S. 2388--Beaufort, South Carolina Study Act of 2002

    S. 2388 would direct the Secretary of the Interior to 
conduct a study of Beaufort County, South Carolina, to 
determine whether historical sites within it are suitable and 
feasible for inclusion in the National Park System. The bill 
also would direct the Secretary to conduct a national historic 
landmark study to identify sites in the United States that are 
significant to the Reconstruction Era. S. 2388 would authorize 
the appropriation of whatever amounts are necessary for the two 
studies and require the Secretary to report findings and 
recommendations to the Congress within three years of receiving 
funds.
    Assuming the availability of appropriated funds, CBO 
estimates that it would cost about $300,000 over the next three 
years to complete the required studies and report.
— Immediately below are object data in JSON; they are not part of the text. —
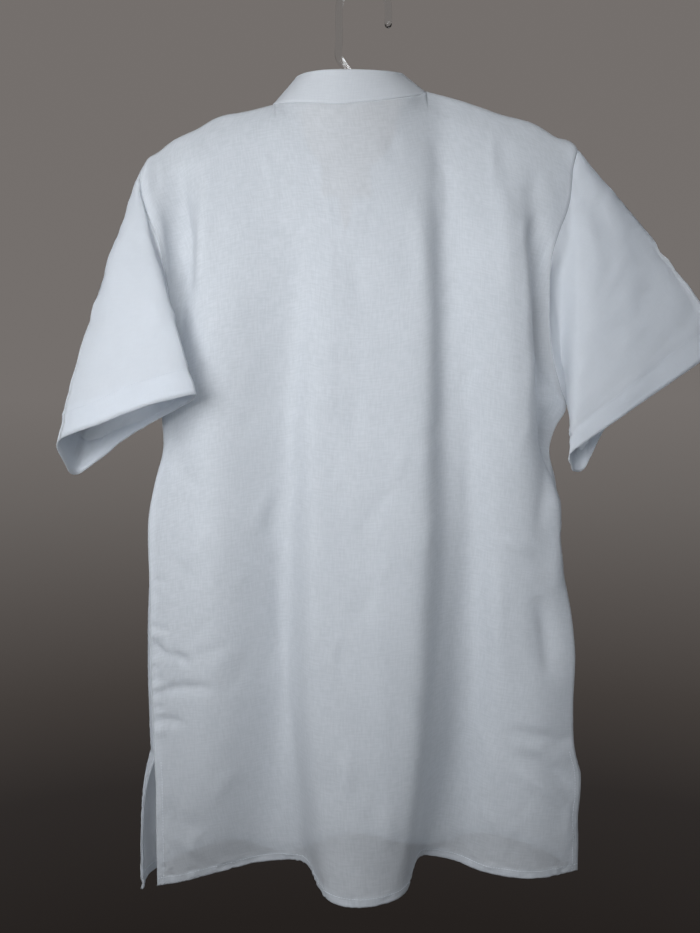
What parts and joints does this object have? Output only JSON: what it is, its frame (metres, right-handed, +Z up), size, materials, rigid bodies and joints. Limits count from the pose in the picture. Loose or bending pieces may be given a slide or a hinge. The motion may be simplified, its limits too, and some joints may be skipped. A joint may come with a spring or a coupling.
{
  "type": "kurta tunic on a hanger",
  "caption": "Short-sleeved white kurta with a band collar, half placket and side slits, hanging in soft folds from a clear plastic hanger with a moulded hook.",
  "frame": {"origin": "the inner top of the hanger's hook, where a rail carries it", "axes": "+Z up along the hanging garment, +X across the shoulders, the garment's back faces -Y and its front +Y"},
  "size_m": [0.6837, 0.1408, 0.9411],
  "materials": {
    "linen": "white slubby cotton and linen plain weave, slightly sheer",
    "button": "white, polished",
    "clear_plastic": "clear moulded plastic, glossy"
  },
  "bodies": {
    "root": {"back_panel": "linen", "front_panel": "linen", "sleeve_left": "linen", "sleeve_right": "linen", "collar_band": "linen", "placket_under": "linen", "placket_over": "linen", "button_1": "button", "button_2": "button", "button_3": "button", "hanger": "clear_plastic"}
  },
  "joints": []
}
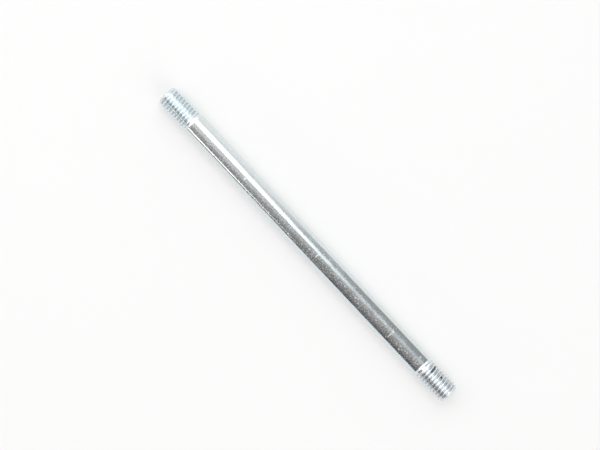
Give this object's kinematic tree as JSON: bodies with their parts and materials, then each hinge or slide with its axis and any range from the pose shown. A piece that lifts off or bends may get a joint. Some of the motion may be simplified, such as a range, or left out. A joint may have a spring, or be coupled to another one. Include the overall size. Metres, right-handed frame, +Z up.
{
  "type": "stud bolt",
  "caption": "Double-ended steel stud bolt: a long plain round shank with a short right-hand unified coarse thread and a chamfered point at each end.",
  "frame": {"origin": "on the stud's axis, half way between its two tips", "axes": "+X along the stud's axis, +Z up from the surface it lies on, +Y completes the right-handed set"},
  "size_m": [0.216, 0.0126, 0.0126],
  "materials": {
    "zinc_plated_steel": "bright zinc plating with fine drawn grain along the shank"
  },
  "bodies": {
    "root": {"stud_bolt": "zinc_plated_steel"}
  },
  "joints": []
}
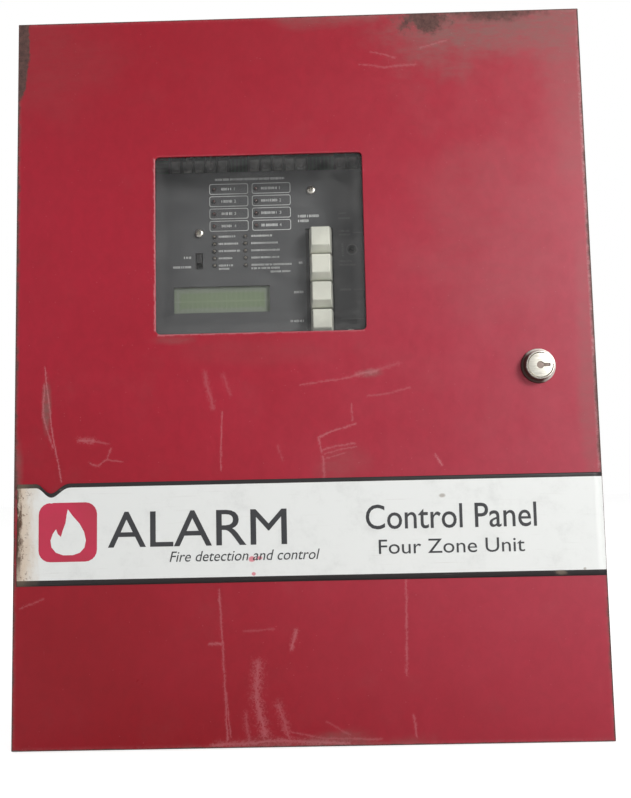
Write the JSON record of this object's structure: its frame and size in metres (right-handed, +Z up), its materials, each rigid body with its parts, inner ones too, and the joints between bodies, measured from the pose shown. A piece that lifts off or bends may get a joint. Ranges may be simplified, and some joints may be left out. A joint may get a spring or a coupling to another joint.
{
  "type": "fire alarm control panel",
  "caption": "Wall-hung steel alarm control cabinet with a keyed hinged door, door window, display faceplate, electronics and standby batteries.",
  "frame": {"origin": "centre of the cabinet's back face, on the wall", "axes": "+Z up, +X to the right seen from the front, +Y into the wall; the front looks along -Y"},
  "size_m": [0.4035, 0.111, 0.508],
  "materials": {
    "red_paint": "semi-gloss enamel with scratches, rubbed edges and dull haze",
    "hinge_steel": "zinc plated",
    "white_label": "printed film, slightly soiled",
    "clear_window": "clear sheet, polished",
    "plated_steel": "zinc plated",
    "nickel": "bright nickel",
    "faceplate_paint": "fine textured dark grey",
    "circuit_board": "green solder mask",
    "black_plastic": "moulded",
    "display_glass": "grey-green liquid crystal",
    "white_key": "moulded off-white",
    "lamp": "diffused lens",
    "terminal_plastic": "moulded",
    "laminations": "varnished steel sheets",
    "coil_tape": "yellow tape",
    "battery_case": "moulded",
    "heat_sink_aluminium": "extruded",
    "capacitor_sleeve": "shrink sleeve",
    "fuse_glass_and_clips": "moulded base with tinned clips",
    "red_insulation": "smooth insulation",
    "black_insulation": "smooth insulation",
    "blue_insulation": "smooth insulation",
    "ribbon": "ribbed flat cable"
  },
  "bodies": {
    "cabinet": {"battery_lead_black": "black_insulation", "battery_lead_red": "red_insulation", "battery_left": "battery_case", "battery_link": "blue_insulation", "battery_right": "battery_case", "board_standoff_1": "nickel", "board_standoff_2": "nickel", "board_standoff_3": "nickel", "board_standoff_4": "nickel", "cabinet_body": "red_paint", "display_board": "circuit_board", "faceplate": "faceplate_paint", "faceplate_post_1": "nickel", "faceplate_post_2": "nickel", "faceplate_post_3": "nickel", "faceplate_post_4": "nickel", "faceplate_screw_1": "nickel", "faceplate_screw_2": "nickel", "faceplate_screw_3": "nickel", "faceplate_screw_4": "nickel", "filter_capacitor": "capacitor_sleeve", "fuse_block": "fuse_glass_and_clips", "heat_sink": "heat_sink_aluminium", "hinge_leaf_cabinet": "hinge_steel", "hinge_pin": "hinge_steel", "key_switch_block": "black_plastic", "lcd_bezel": "black_plastic", "lcd_board": "circuit_board", "lcd_glass": "display_glass", "led_block_left": "lamp", "led_block_outputs": "lamp", "led_block_status": "lamp", "main_board": "circuit_board", "piezo_sounder": "black_plastic", "program_switch_body": "black_plastic", "relay": "black_plastic", "ribbon_cable": "ribbon", "terminal_strip_lower": "terminal_plastic", "terminal_strip_upper_left": "terminal_plastic", "terminal_strip_upper_middle": "terminal_plastic", "terminal_strip_upper_right": "terminal_plastic", "transformer_coil": "coil_tape", "transformer_core": "laminations", "transformer_lead_1": "red_insulation", "transformer_lead_2": "blue_insulation"},
    "door": {"door_panel": "red_paint", "hinge_leaf_door": "hinge_steel", "label_band": "white_label", "window_lens": "clear_window", "window_retainer": "plated_steel", "lock_barrel": "nickel", "lock_nut": "plated_steel"},
    "lock": {"lock_plug": "nickel", "lock_cam": "plated_steel", "lock_cam_screw": "plated_steel"},
    "key_1": {"key_1": "white_key"},
    "key_2": {"key_2": "white_key"},
    "key_3": {"key_3": "white_key"},
    "key_4": {"key_4": "white_key"},
    "program_switch": {"program_switch_lever": "black_plastic"}
  },
  "joints": [
    {"name": "door_hinge", "type": "hinge", "parent": "cabinet", "child": "door", "pos_m": [-0.2, -0.08525, 0], "axis": [0, 0, -1], "range_deg": [0, 165]},
    {"name": "lock_turn", "type": "hinge", "parent": "door", "child": "lock", "pos_m": [0.161, -0.1, -0.003], "axis": [0, -1, 0], "range_deg": [0, 90]},
    {"name": "key_1_press", "type": "slide", "parent": "cabinet", "child": "key_1", "axis": [0, 1, 0], "range_m": [0, 0.002], "stiffness_N_per_m": 300, "springref_m": -0.001},
    {"name": "key_2_press", "type": "slide", "parent": "cabinet", "child": "key_2", "axis": [0, 1, 0], "range_m": [0, 0.002], "stiffness_N_per_m": 300, "springref_m": -0.001},
    {"name": "key_3_press", "type": "slide", "parent": "cabinet", "child": "key_3", "axis": [0, 1, 0], "range_m": [0, 0.002], "stiffness_N_per_m": 300, "springref_m": -0.001},
    {"name": "key_4_press", "type": "slide", "parent": "cabinet", "child": "key_4", "axis": [0, 1, 0], "range_m": [0, 0.002], "stiffness_N_per_m": 300, "springref_m": -0.001},
    {"name": "program_switch_slide", "type": "slide", "parent": "cabinet", "child": "program_switch", "axis": [0, 0, -1], "range_m": [0, 0.0042]}
  ]
}
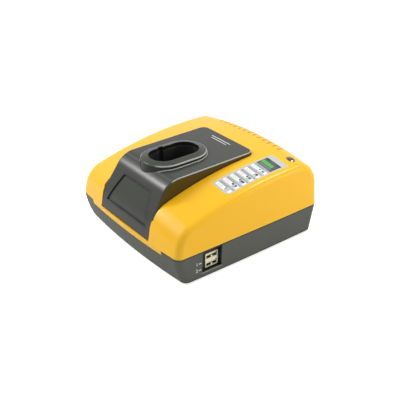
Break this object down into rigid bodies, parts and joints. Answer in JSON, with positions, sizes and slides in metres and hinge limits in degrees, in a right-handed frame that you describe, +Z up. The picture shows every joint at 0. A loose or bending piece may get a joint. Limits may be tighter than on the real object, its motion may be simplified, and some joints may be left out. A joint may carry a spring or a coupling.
{
  "type": "power tool battery charger",
  "caption": "Desktop charger for power tool batteries: two-part shell, raised stem socket with sprung contacts, two USB ports, status light and mains inlet.",
  "frame": {"origin": "on the ground under the middle of the case", "axes": "+Z up; -Y towards the sloping front with the battery adapter; +X towards the USB ports"},
  "size_m": [0.17, 0.1806, 0.0906],
  "materials": {
    "yellow_shell": "satin moulded",
    "dark_shell": "fine moulded texture",
    "adapter_plastic": "satin moulded",
    "black_plastic": "moulded",
    "contact_metal": "plated",
    "label_film": "printed film",
    "lens": "polished",
    "board": "solder mask",
    "light_epoxy": "clear epoxy",
    "usb_metal": "plated",
    "usb_insulator": "moulded",
    "ferrite": "sintered",
    "winding_tape": "tape",
    "can_sleeve": "heat shrink",
    "choke_wire": "enamelled wire",
    "sink_aluminium": "extruded",
    "fuse_glass": "glass tube",
    "pin_brass": "plated",
    "lead_sleeve": "PVC sleeve",
    "screw_steel": "zinc plated",
    "foot_rubber": "matt"
  },
  "bodies": {
    "charger": {"upper_housing": "yellow_shell", "lower_housing": "dark_shell", "battery_adapter": "adapter_plastic", "socket_liner": "black_plastic", "terminal_block": "black_plastic", "contact_roots": "contact_metal", "status_label": "label_film", "status_lens": "lens", "light_board": "board", "status_light": "light_epoxy", "usb_shell": "usb_metal", "usb_insulator": "usb_insulator", "usb_contacts": "contact_metal", "usb_board": "board", "main_board": "board", "transformer_core": "ferrite", "transformer_winding": "winding_tape", "input_capacitor": "can_sleeve", "output_capacitors": "can_sleeve", "choke": "choke_wire", "heat_sink": "sink_aluminium", "power_transistors": "black_plastic", "fuse": "fuse_glass", "fuse_clips": "contact_metal", "mains_inlet": "black_plastic", "inlet_pins": "pin_brass", "battery_leads": "lead_sleeve", "case_screws": "screw_steel", "board_screws": "screw_steel", "adapter_screws": "screw_steel", "rubber_feet": "foot_rubber"},
    "positive_leaf": {"contact_positive": "contact_metal"},
    "negative_leaf": {"contact_negative": "contact_metal"},
    "sense_leaf": {"contact_sense": "contact_metal"}
  },
  "joints": [
    {"name": "positive_leaf_flex", "type": "hinge", "parent": "charger", "child": "positive_leaf", "pos_m": [0, -0.0041, 0.0385], "axis": [1, 0, 0], "range_deg": [-7, 0], "stiffness_Nm_per_rad": 0.4},
    {"name": "negative_leaf_flex", "type": "hinge", "parent": "charger", "child": "negative_leaf", "pos_m": [0, -0.0529, 0.0385], "axis": [1, 0, 0], "range_deg": [0, 7], "stiffness_Nm_per_rad": 0.4},
    {"name": "sense_leaf_flex", "type": "hinge", "parent": "charger", "child": "sense_leaf", "pos_m": [0.0124, -0.0285, 0.0385], "axis": [0, 1, 0], "range_deg": [0, 7], "stiffness_Nm_per_rad": 0.4}
  ]
}
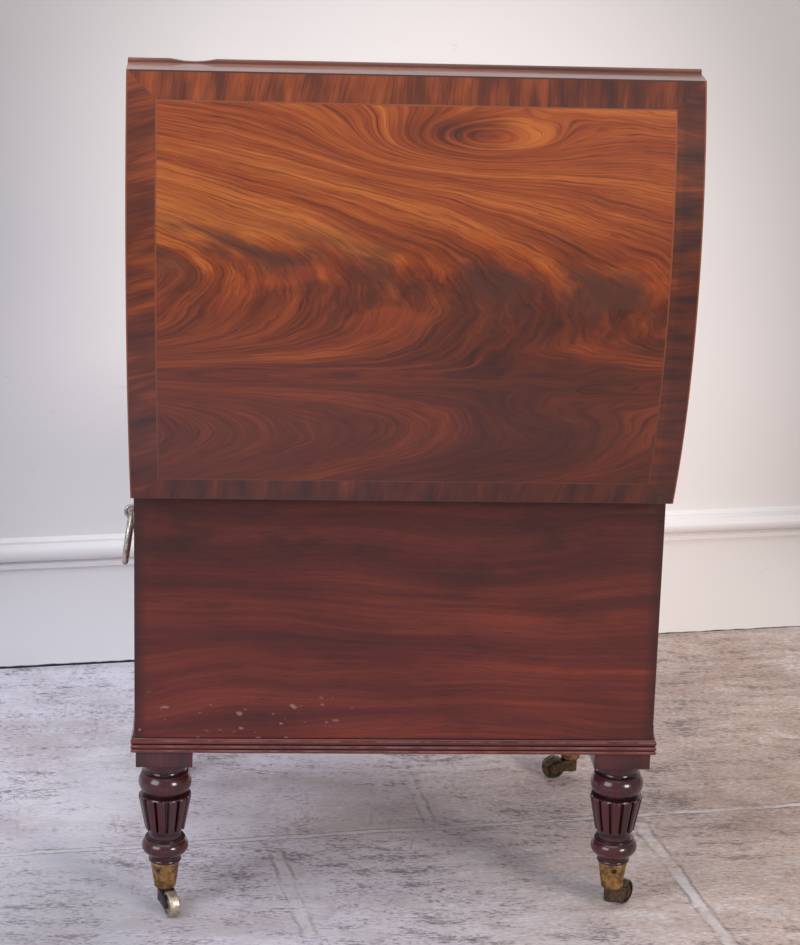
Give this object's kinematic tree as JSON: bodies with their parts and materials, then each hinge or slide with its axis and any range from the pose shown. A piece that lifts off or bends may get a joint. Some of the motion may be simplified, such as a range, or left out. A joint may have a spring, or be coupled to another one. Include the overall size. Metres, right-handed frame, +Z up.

Enacting the 
bill would not affect spending or receipts; therefore, pay-as-
you-go procedures would not apply.
    S. 2388 contains no intergovernmental or private-sector 
mandates as defined in the Unfunded Mandates Reform Act and 
would impose no costs on state, local, or tribal governments.
    The CBO staff contact for this estimate is Deborah Reis. 
The estimate was approved by Peter H. Fontaine, Deputy 
Assistant Director for Budget Analysis.

                      REGULATORY IMPACT EVALUATION

    In compliance with paragraph 11(b) of rule XXVI of the 
Standing Rules of the Senate, the Committee makes the following 
evaluation of the regulatory impact which would be incurred in 
carrying out S. 2388. The bill is not a regulatory measure in 
the sense of imposing Government-established standards or 
significant economic responsibilities on private individuals 
and businesses.
    No personal information would be collected in administering 
the program. Therefore, there would be no impact on personal 
privacy.
    Little, if any, additional paperwork would result from the 
enactment of S. 2388, as ordered reported.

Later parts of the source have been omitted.